Sunday, October 18, 1998 Published at 16:14 GMT 17:14 UK
Business: The Company File
Sock Shop stalks Tie Rack
Airport shopping was one of Tie Rack's most profitable activities
Sock Shop, the hosiery retailer, is looking to merge with Tie Rack, the men's accessory retailer that has gone into the red this year.
Press reports suggest that Tulchan Group, the owners of Sock Shop, will approach Roy Bishko and suggest a deal on Monday.
The merger would create a niche retailer with sales of £100m, and pave the way for the return of Sock Shop to the stock market.
The company is currently owned by a group of venture capital companies who are believed to be seeking an exit from their investment.
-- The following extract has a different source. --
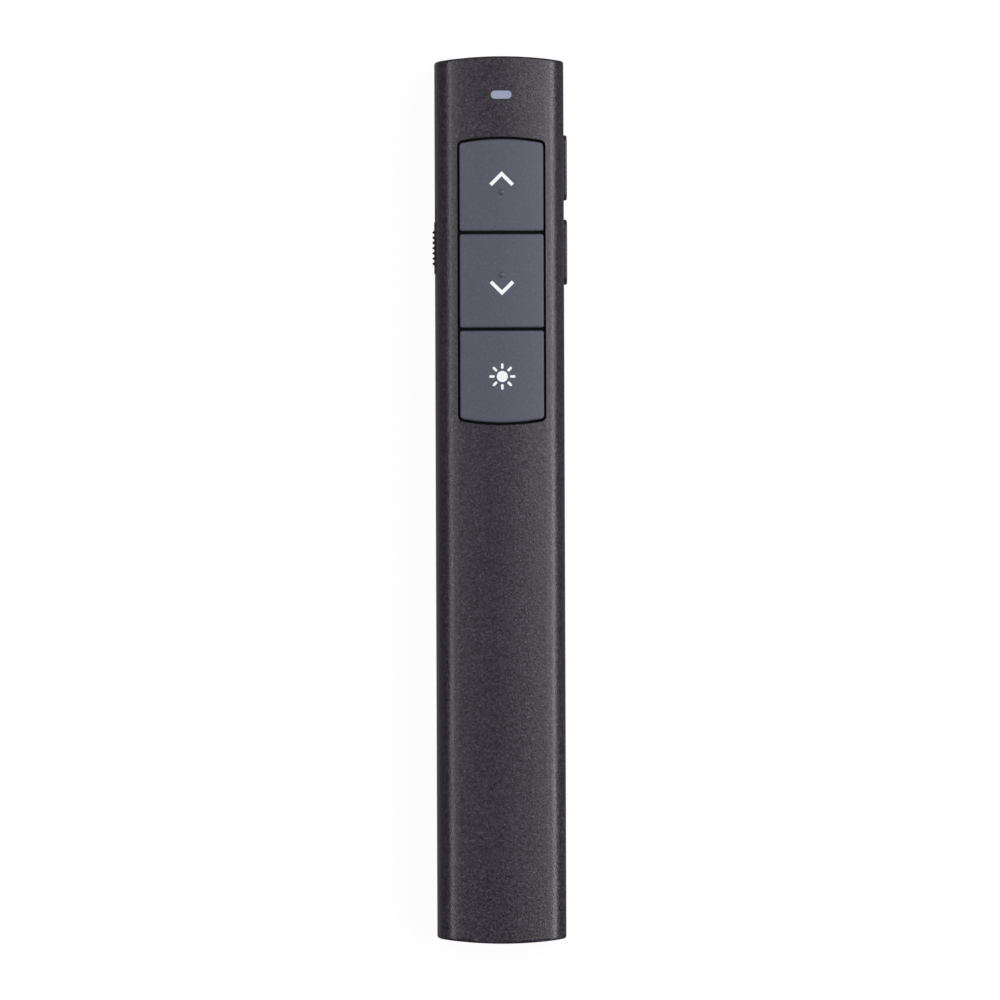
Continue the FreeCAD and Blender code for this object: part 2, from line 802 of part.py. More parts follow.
def add_top_ribs(body):
    """Partitions at the battery, screw bosses, board clamps and receiver rails."""
    seam = "parting_height + seam_clearance"
    for name, start, finish in (("front", "positive_face", "positive_face + partition"),
                                ("rear", "negative_face - partition", "negative_face")):
        grow(body, name + "_partition", "Y", start, finish, cavity_section(seam, "rib_root"))
    cut(body, "lead_notches", "Y", "negative_face - 0.1", "positive_face + partition + 0.1",
        disc("lead_side", "lead_height", "lead_diameter + 2 * lead_clearance"))
    for name, spot in (("front", "front_screw_place"), ("rear", "rear_screw_place")):
        grow(body, name + "_boss", "Z", seam, "ceiling + rib_root", disc("0", spot, "top_boss_diameter"))
        cut(body, name + "_pilot", "Z", "parting_height - 1", "screw_tip + screw_tip_room",
            disc("0", spot, "screw_shank + 2 * screw_shank_gap"))
    clamps = []
    for spot, spread in (("lower_clamp_place", "lower_clamp_spread"),
                         ("upper_clamp_place", "upper_clamp_spread")):
        for sign in ("", "-"):
            clamps.append(centred(sign + spread, spot, "clamp_width", "clamp_width"))
    grow(body, "board_clamps", "Z", "board_top + clamp_clearance", "ceiling + rib_root", *clamps)
    add_bay_ribs(body, [("-inner_end - rib_root", "head_roof"), ("-shoulder", "head_roof"),
                        ("-shoulder", "plug_roof"), ("-plug_end", "plug_roof"),
                        ("-plug_end", "ceiling + rib_root"),
                        ("-inner_end - rib_root", "ceiling + rib_root")])
    add_bay_guides(body, seam, "receiver_height + receiver_tall / 2")


def bottom_shell():
    body = new_body("bottom_shell")
    grow(body, "block", "Y", "-half_length", "half_length",
         barrel("half_width", flat_end("0", "bottom_edge_radius"), flat_end("parting_height")))
    sweep_ends(body)
    round_ends(body, "parting_height")
    bevel_seam(body)
    cut(body, "hollow", "Y", "-inner_end", "inner_end",
        barrel("inner_half", flat_end("wall", "(bottom_edge_radius - wall)"),
               flat_end("parting_height + 1")))
    grow(body, "seam_lip", "Z", "parting_height - seam_lip_height", "parting_height + seam_lip_height",
         centred("0", "0", "2 * (inner_half + seam_lip_width)", "2 * (inner_end + seam_lip_width)"),
         centred("0", "0", "2 * inner_half", "2 * inner_end"))
    add_cover_bed(body)
    add_bottom_ribs(body)
    add_board_stands(body)
    add_laser_seat(body)
    cut_receiver_door(body)
    cut_side_keys(body)
    cut_slider(body)
    cut_slider_slot(body)
    return body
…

Both companies were darlings of the stock market when they were launched. But now Tie Rack shares are down to 23p, valuing the company at only £12.2m.
Asian crisis hit sales
Tie Rack has become vulnerable to merger because of its weak financial position. The niche retailer seems to be the latest victim of the Asian crisis.
For the first half of 1998 the company made a pre-tax loss of £4.2m, compared to a profit of just £158,000 in the previous period.
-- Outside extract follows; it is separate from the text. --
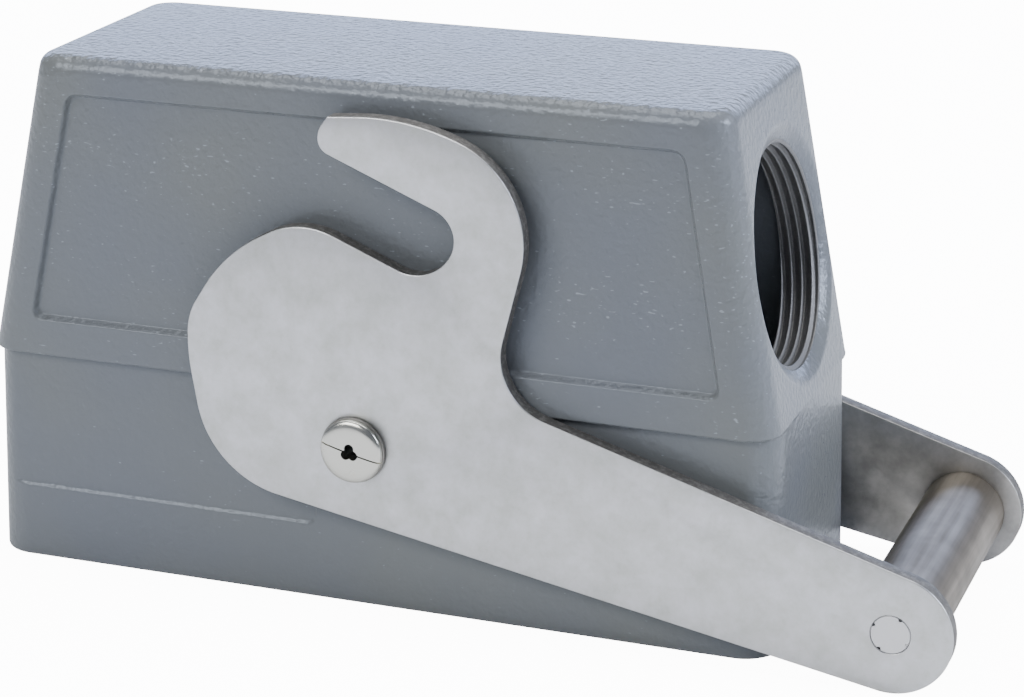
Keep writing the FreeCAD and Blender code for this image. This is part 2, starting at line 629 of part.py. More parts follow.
def earth_contact(x):
    """Folded earth contact under one end of the flange."""
    plate_bottom = EARTH_TOP - EARTH_PLATE_THICKNESS
    half_length = EARTH_PLATE_LENGTH / 2
    half_width = EARTH_PLATE_WIDTH / 2
    plate = brick((x - half_length, x + half_length), (-half_width, half_width), (plate_bottom, EARTH_TOP))
    outer = x + math.copysign(half_length, x)
    inner = outer - math.copysign(EARTH_BLADE_THICKNESS, x)
    half_blade = EARTH_BLADE_WIDTH / 2
    blade = brick(sorted((inner, outer)), (-half_blade, half_blade), (plate_bottom - EARTH_BLADE_REACH, EARTH_TOP))
    radius = EARTH_SCREW_RADIUS + EARTH_SCREW_FIT
    hole = screw_round(radius, plate_bottom - OVERCUT, EARTH_TOP + OVERCUT, x, 0)
    return plate.fuse(blade).cut(hole).removeSplitter()


def earth_screws():
    """Screws that clamp the earth wires and hold the earth contacts, one at each end."""
    length = FLANGE_THICKNESS + EARTH_PLATE_THICKNESS
    screws = []
    for x in (-EARTH_X, EARTH_X):
        screws.append(headed_screw(x, 0, INSERT_SEAT_HEIGHT, EARTH_HEAD_THICKNESS, EARTH_HEAD_RADIUS,
                                   EARTH_SCREW_RADIUS, length))
    return Part.makeCompound(screws)


def build():
    """All nodes by name."""
    nodes = {
        "hood_shell": hood_shell(),
        "rim_seal": seal_ring(0, SEAL_RECESS),
        "lever_cheek_front": front_cheek(),
        "handle_sleeve": handle_sleeve(),
        "handle_axle": handle_axle(),
        "pivot_stud_front": front_stud(),
        "pivot_washer_front": front_washer(),
        "insert_body": insert_body(),
        "insert_screws": insert_screws(),
        "earth_contact_plain_end": earth_contact(-EARTH_X),
        "earth_contact_entry_end": earth_contact(EARTH_X),
        "earth_screws": earth_screws(),
        "clamp_screws": Part.makeCompound([clamp_screw(x, y) for x, y in contact_places()]),
    }
    for name in ("lever_cheek", "pivot_stud", "pivot_washer"):
        nodes[name + "_rear"] = mirror_across(nodes[name + "_front"], Y_AXIS)
    for number, (x, y) in enumerate(contact_places(), start=1):
        nodes["contact_pin_%02d" % number] = contact_pin(x, y)
    return nodes


os.makedirs("parts", exist_ok=True)
for node, shape in build().items():
    shape.exportStep(os.path.join("parts", node + ".step"))
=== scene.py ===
"""Coupling hood of a rectangular connector with its locking lever, dressed for a studio photograph."""
import logging
import math
from dataclasses import dataclass, field
from enum import Enum
from typing import Sequence

import bmesh
import bpy
from mathutils import Matrix, Vector


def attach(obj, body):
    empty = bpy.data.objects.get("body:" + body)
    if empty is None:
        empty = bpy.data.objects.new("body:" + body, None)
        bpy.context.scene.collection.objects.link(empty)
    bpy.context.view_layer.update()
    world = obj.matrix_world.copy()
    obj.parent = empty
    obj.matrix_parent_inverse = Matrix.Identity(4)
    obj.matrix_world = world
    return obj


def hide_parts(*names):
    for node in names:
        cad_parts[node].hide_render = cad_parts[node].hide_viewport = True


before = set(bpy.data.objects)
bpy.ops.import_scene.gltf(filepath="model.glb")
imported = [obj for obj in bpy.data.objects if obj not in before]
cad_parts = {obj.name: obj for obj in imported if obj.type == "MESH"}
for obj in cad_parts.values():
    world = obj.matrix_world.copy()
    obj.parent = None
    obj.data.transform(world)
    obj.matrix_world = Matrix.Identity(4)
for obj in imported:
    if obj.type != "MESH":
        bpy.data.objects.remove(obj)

MM = 0.001
# Height of the lever's axis in millimetres
PIVOT_HEIGHT = 24.9
log = logging.getLogger("coupling_hood")

Pair = tuple[float, float]
Triple = tuple[float, float, float]
Mesh = bmesh.types.BMesh
Tree = bpy.types.NodeTree
Node = bpy.types.Node
Socket = bpy.types.NodeSocket
Sockets = dict[str, object]


class Body(Enum):
    """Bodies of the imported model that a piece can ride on."""

    HOOD = "hood"
    LEVER = "lever"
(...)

Chairman Roy Bischko said,
"The deepening financial crisis in Asia and elsewhere in the world, has had a significant effect on consumer confidence."
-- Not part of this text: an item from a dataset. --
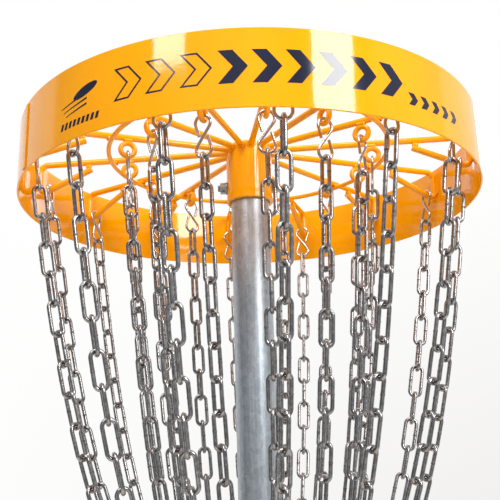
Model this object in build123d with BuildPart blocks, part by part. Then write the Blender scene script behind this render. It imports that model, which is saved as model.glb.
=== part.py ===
from build123d import *
import math
import os

# Disc golf basket, in millimetres. The origin is on the ground under the pole, +Z is up, and the
# sides are round, so X and Y only matter to the bolts, which run along X, and to the band's seam.

# Heights
rim_height = 820          # top of the cage's rim above the ground
catch_height = 520        # open height from the rim to the lower edge of the band
cage_depth = 200          # rim down to the middle of the bottom ring

# Pole, the plug in its top, and the sleeves that slide over it
pole_od = 48.3
pole_wall = 2.6
pole_top_drop = 9         # top of the pole below the top of the rack's collar
cap_flange = 3
cap_skirt = 14
cap_wall = 2
cap_clearance = 0.3
cap_rounding = 2
sleeve_wall = 4.35
sleeve_clearance = 0.5
sleeve_chamfer = 0.6

# Band
band_od = 566
band_height = 81
band_sheet = 2
band_rounding = 0.6
seam_angle = -148.8
seam_width = 9
seam_thickness = 1.5
seam_margin = 3

# Rack: arms of bent rod on a collar
arm_count = 14
arm_angle = -82.5         # angle of the first arm about +Z, from +X
arm_rod = 8
arm_top_gap = 0.5         # top of the arms below the band's top edge
arm_top_bend = 10
arm_corner_bend = 7
arm_corner_drop = 41      # outer corner below the arm, where it turns back
return_reach = 208        # radius where the returning rod ends, just under the arm
return_drop = 9.5         # end of the returning rod below the arm, centre to centre
return_weld = 3.5         # radius of the weld between the two, just outwards of the end
return_weld_drop = 6      # middle of that weld below the arm's middle
collar_raise = 6          # lower end of the collar above the band's lower edge
rack_ring_radius = 178
rack_ring_rod = 6
eye_reach = 157
eye_rod = 6.5
eye_od = 23.5
outer_hook_inset = 13.3   # outer hooks inwards of the arm's outer corner

# Chains: long links below an S-hook
link_wire = 4.5
link_length = 43.5
link_width = 18
hook_wire = 3.5
hook_length = 52
hook_width = 21.5
hook_tip = 13             # straight free end of a hook
hook_tip_lean = 16        # how far it leans inwards, in degrees
chain_gap = 0.4           # play between two links that hang in each other
chain_ring_radius = 58
chain_ring_rod = 6
inner_slack = 4.5         # length of an inner chain beyond the straight line it spans
outer_slack = 6           # least that an outer chain has
swirl = 32                # most that the links of a chain turn about it, in degrees
swirl_step = 2.4          # how the turn changes from chain to chain, in radians
swirl_start = 0.7

# Cage
cage_wire = 6
wall_wire_count = 28
wall_wire_drop = 2        # top of the wall's wires below the top of the rim
floor_wire_count = 14
rim_radius = 325
rim_rod = 10
bottom_ring_rod = 8
middle_ring_drop = 97
floor_ring_radii = [120, 220]
hub_length = 60
hub_bolt_drop = 30        # below the floor's wires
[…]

Turnover was down to £43.7m from £48.9m last time, and the company would not be paying an interim dividend.
The group has 446 stores, up from 419 a year ago. More than half, 283 are overseas. It said that the high pound had hit profits in those stores and among tourists.
Tie Rack has closed 25 under-performing stores and plans to close four more in the next six months.
Mr Bischko said,
"In common with other retailers we continue to experience difficult trading conditions in many of our markets. To mitigate the effects of this, we are taking decisive action including the closure of under-performing stores, the slowdown in our store opening programme, the reduction in stock levels, and the reduction in the dividend."
Sock Shop is much more of a UK chain, with 79 outlets in Britain and only 14 overseas. This had made it less vulnerable to currency fluctuations and a downturn in the tourist trade.